Galaxy mergers hide ravenous supermassive black holes

Ars Technica - November 14, 2018 - 5:33pm

Enlarge / When galaxies collide. (credit: NASA, ESA, the Hubble Heritage Team)

Black holes are… um, black. The point of a black hole is that the force of gravity is strong enough to prevent light from escaping its grasp. But the matter that is being sucked into a black hole is not at all happy about its fate. The matter gets hot and bothered and starts to glow very brightly before it reaches the black hole. This produces what are called luminous accreting black holes.

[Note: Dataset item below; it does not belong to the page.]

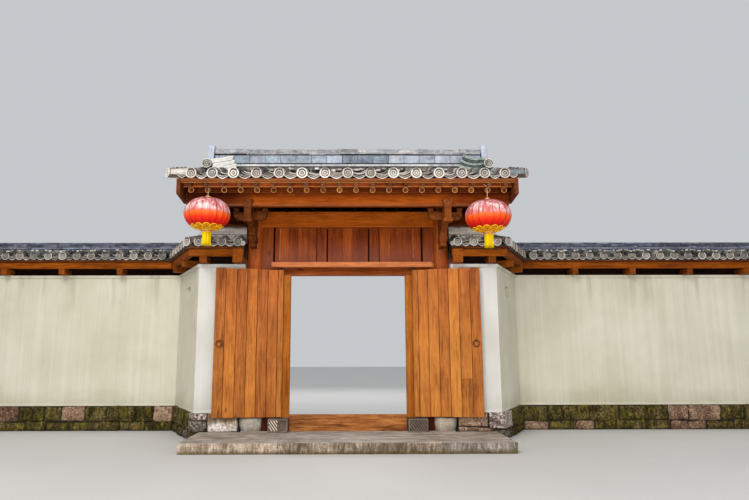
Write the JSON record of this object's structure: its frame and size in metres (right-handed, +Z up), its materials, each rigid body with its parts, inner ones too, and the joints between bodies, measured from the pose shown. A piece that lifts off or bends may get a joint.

Most black holes are proud of themselves, sucking down matter right before our very eyes. But others are shy and seem to hide their antisocial behavior, raising questions about whether they were actually there. It turns out that these murderous monsters are hiding behind the gas clouds created by galaxy collisions. It took a serious amount of detective work to penetrate the fog.

Introducing the eyewitnesses

Astronomers have long recognized that not everything in the Universe happens slowly. Sure, our Sun will be stable for billions of years, but when things start to go wrong, they go downhill quickly (use your remaining eight minutes wisely). Likewise, when something big gets sucked into a black hole, it sends a last desperate SOS in the form of a bright X-ray flash.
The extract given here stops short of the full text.